3) Retrieve kubeconfig

After starting k3k, the chart automatically creates a secret in the same namespace that contains the kubeconfig of the embedded k3s control plane.

# 1) Find secret (by label or name pattern)
kubectl -n k3k get secrets

# Optionally, comfortably by label selector, if set:
kubectl -n k3k get secret k3k-k3k-kubeconfig

CI/CD with k3k: E2E Tests per Pull Request

A major promise of Kubernetes and cloud-native stacks is to radically accelerate development cycles. But those who want to set up a complete test environment for each pull request today quickly hit limits: Shared dev clusters are often overloaded, dedicated test environments too expensive or simply not fast enough. This is where k3k comes in: A control plane is just a Helm release away – lightweight, reproducible, and isolated.

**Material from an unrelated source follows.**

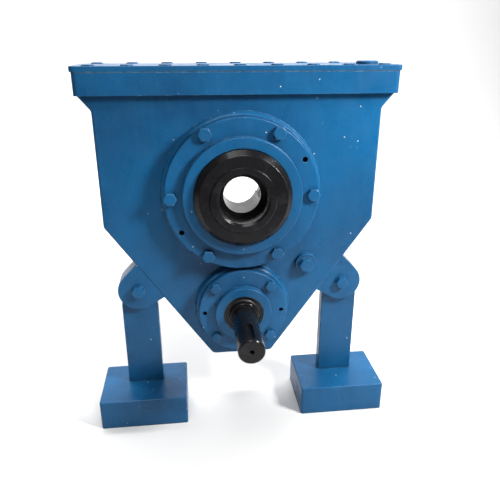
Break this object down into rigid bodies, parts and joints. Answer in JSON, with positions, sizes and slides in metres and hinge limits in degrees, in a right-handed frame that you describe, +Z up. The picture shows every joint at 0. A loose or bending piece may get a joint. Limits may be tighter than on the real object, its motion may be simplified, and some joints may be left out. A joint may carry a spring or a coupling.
{
  "type": "parallel shaft gearbox",
  "caption": "Parallel-shaft reduction gearbox in a hopper-shaped cast case, with a hollow keyed output shaft above a solid keyed input shaft, on two hinged legs with block feet.",
  "frame": {"origin": "on the ground, under the middle of the bounding box", "axes": "+Z up; -Y the front, where both shafts leave; X across, with the case symmetric about X = 0"},
  "size_m": [0.511, 0.256, 0.6125],
  "materials": {
    "case_paint": "blue enamel on rough cast iron",
    "leg_paint": "blue enamel on steel plate and block",
    "painted_fastener": "painted over with the case",
    "black_shaft": "glossy black oiled steel",
    "seal_rubber": "smooth black nitrile",
    "gasket": "compressed fibre sheet",
    "gear_steel": "ground and oiled",
    "bearing_steel": "polished bearing steel",
    "cage_steel": "machined brass",
    "zinc_screw": "zinc plated"
  },
  "bodies": {
    "case": {"breather_cap": "painted_fastener", "drain_plug": "painted_fastener", "housing": "case_paint", "input_bearing_front_outer_ring": "bearing_steel", "input_bearing_rear_outer_ring": "bearing_steel", "input_cover_front": "case_paint", "input_cover_rear": "case_paint", "input_cover_screws": "painted_fastener", "input_gasket_front": "gasket", "input_gasket_rear": "gasket", "input_seal": "seal_rubber", "left_leg_bolt": "painted_fastener", "left_leg_nut": "painted_fastener", "leg_washers": "painted_fastener", "lid": "case_paint", "lid_gasket": "gasket", "lid_screws": "painted_fastener", "oil_level_plug": "painted_fastener", "output_bearing_front_outer_ring": "bearing_steel", "output_bearing_rear_outer_ring": "bearing_steel", "output_cover_front": "case_paint", "output_cover_rear": "case_paint", "output_cover_screws": "painted_fastener", "output_gasket_front": "gasket", "output_gasket_rear": "gasket", "output_seal_front": "seal_rubber", "output_seal_rear": "seal_rubber", "right_leg_bolt": "painted_fastener", "right_leg_nut": "painted_fastener"},
    "output_shaft": {"hollow_shaft": "black_shaft", "output_gear": "gear_steel", "output_gear_key": "gear_steel", "output_spacer_ring": "gear_steel", "flinger_ring": "black_shaft", "output_bearing_front_inner_ring": "bearing_steel", "output_bearing_rear_inner_ring": "bearing_steel"},
    "pinion_shaft": {"input_shaft": "black_shaft", "input_bearing_front_inner_ring": "bearing_steel", "input_bearing_rear_inner_ring": "bearing_steel"},
    "output_cages": {"output_bearing_front_cage": "bearing_steel", "output_bearing_front_balls": "bearing_steel", "output_bearing_rear_cage": "bearing_steel", "output_bearing_rear_balls": "bearing_steel"},
    "input_cages": {"input_bearing_front_cage": "bearing_steel", "input_bearing_front_balls": "bearing_steel", "input_bearing_rear_cage": "bearing_steel", "input_bearing_rear_balls": "bearing_steel"},
    "left_stand": {"left_leg": "leg_paint", "left_foot": "leg_paint", "left_foot_screws": "zinc_screw"},
    "right_stand": {"right_leg": "leg_paint", "right_foot": "leg_paint", "right_foot_screws": "zinc_screw"}
  },
  "joints": [
    {"name": "output_spin", "type": "hinge", "parent": "case", "child": "output_shaft", "pos_m": [0, 0.04, 0.4115], "axis": [0, 1, 0], "continuous": true},
    {"name": "input_spin", "type": "hinge", "parent": "case", "child": "pinion_shaft", "pos_m": [0, 0.04, 0.2065], "axis": [0, 1, 0], "continuous": true},
    {"name": "output_cage_spin", "type": "hinge", "parent": "case", "child": "output_cages", "pos_m": [0, 0.04, 0.4115], "axis": [0, 1, 0], "continuous": true},
    {"name": "input_cage_spin", "type": "hinge", "parent": "case", "child": "input_cages", "pos_m": [0, 0.04, 0.2065], "axis": [0, 1, 0], "continuous": true},
    {"name": "left_leg_swing", "type": "hinge", "parent": "case", "child": "left_stand", "pos_m": [-0.178, 0.047, 0.243], "axis": [0, 1, 0], "range_deg": [-20, 60]},
    {"name": "right_leg_swing", "type": "hinge", "parent": "case", "child": "right_stand", "pos_m": [0.178, 0.047, 0.243], "axis": [0, -1, 0], "range_deg": [-20, 60]}
  ],
  "couplings": [
    {"joint": "input_spin", "follows": "output_spin", "ratio": -3.8235},
    {"joint": "output_cage_spin", "follows": "output_spin", "ratio": 0.45},
    {"joint": "input_cage_spin", "follows": "output_spin", "ratio": -1.5615}
  ]
}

Let’s imagine the typical process:

A developer opens a pull request. Instead of testing code in a shared cluster, the pipeline automatically rolls out a new k3s control plane via k3k. This control plane gets a fixed load balancer IP, starts in agent-less mode, and delivers a fully-fledged Kubernetes API within minutes. The pipeline waits until the API server is ready and then retrieves the automatically created kubeconfig from the namespace secret.

Now the actual application – the app’s Helm chart – can be deployed into this fresh cluster. Whether a simple web app or a complex microservice suite: the tests run in a clean, isolated environment.